Recuerdo que hace un tiempo me encontré con Mariana, y a ella le pregunté por los “compañeros”. Me contó que algunos estaban muy bien, pero que otros estaban desaparecidos o exiliados, y que tú habías estado detenido, que te habían torturado, y que después habías pasado un tiempo en una clínica psiquiátrica. Yo no lo podía creer. Recuerdo que tú estudiabas en la Facultad de Arquitectura y todos decían que eras “brillante”. No podía ser que terminaras mal. Pensé que ella exageraba, pero ahora que no encuentro tu mirada y veo que tus manos tiemblan, me doy cuenta de que ya no estás, que te quedaste en aquellos años, cobijado en la ilusión de un país más justo, o en el terror de los días oscuros que viviste, o escuchando tal vez el eco de las duras palabras de tu padre, que te debe haber recriminado por tratar de ir por un camino distinto al que te había trazado. “Te lo advertí, huevón, no te metas en líos. Tu madre también te lo dijo, Ernesto, pero dale con que los pobres nos necesitan y que la conciencia social y tanta huevada junta. ¿Para qué, digo yo? Te eduqué en los mejores colegios. Siempre lo tuviste todo, y nos haces pasar por esto. Afortunadamente aún tengo mis contactos, por lo que logré sacarte antes de que te desaparecieran. Y ten en cuenta que lo hice por tu madre, por el amor que le tengo, para que no siguiera llorando, porque si fuera por mí, te habría dejado no más, porque tú te lo buscaste. Ahora te veo y me das lástima. ¡Solo eso provocas. ¡Lástima!”.

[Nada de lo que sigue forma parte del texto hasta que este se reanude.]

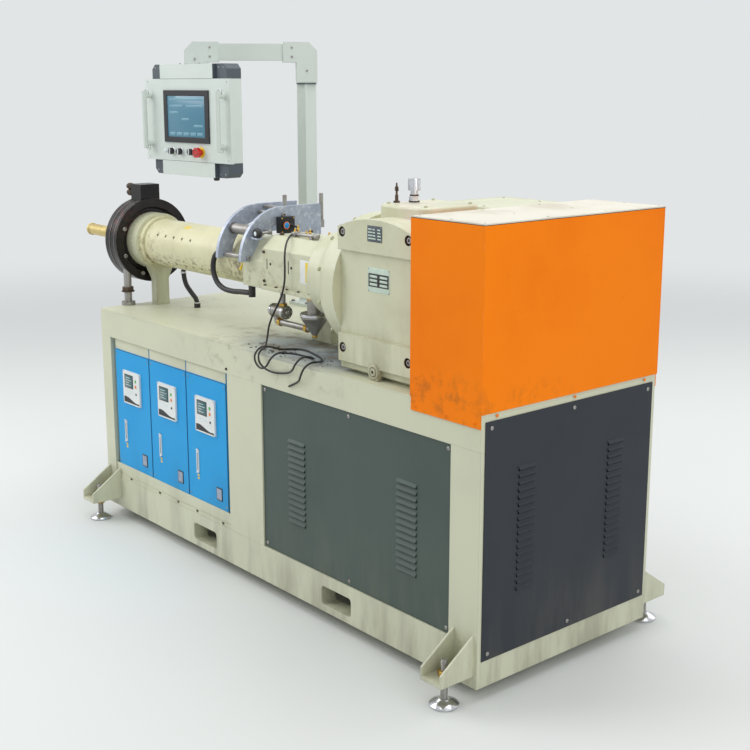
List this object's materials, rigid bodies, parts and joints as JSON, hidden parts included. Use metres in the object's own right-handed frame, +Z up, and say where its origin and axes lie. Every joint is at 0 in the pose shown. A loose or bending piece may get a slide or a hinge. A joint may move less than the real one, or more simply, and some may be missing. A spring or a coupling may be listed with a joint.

Ya me debo bajar, y aunque trato de encontrar señales en sus ojos grises, ahora sólo los veo oscuros y sin brillo… y me quedo con tu recuerdo. Me bajo rápido, sin mirarte de nuevo. Tampoco podría verte. Las lágrimas me nublan la vista. Y tú tampoco me ves. Me apuro, pues debo ir a mi oficina, donde me esperan tantos casos que debo resolver. Lo conseguí, querido Ernesto: ya soy abogada. A pesar de todo, lo conseguí. Gracias, Ernesto, gracias.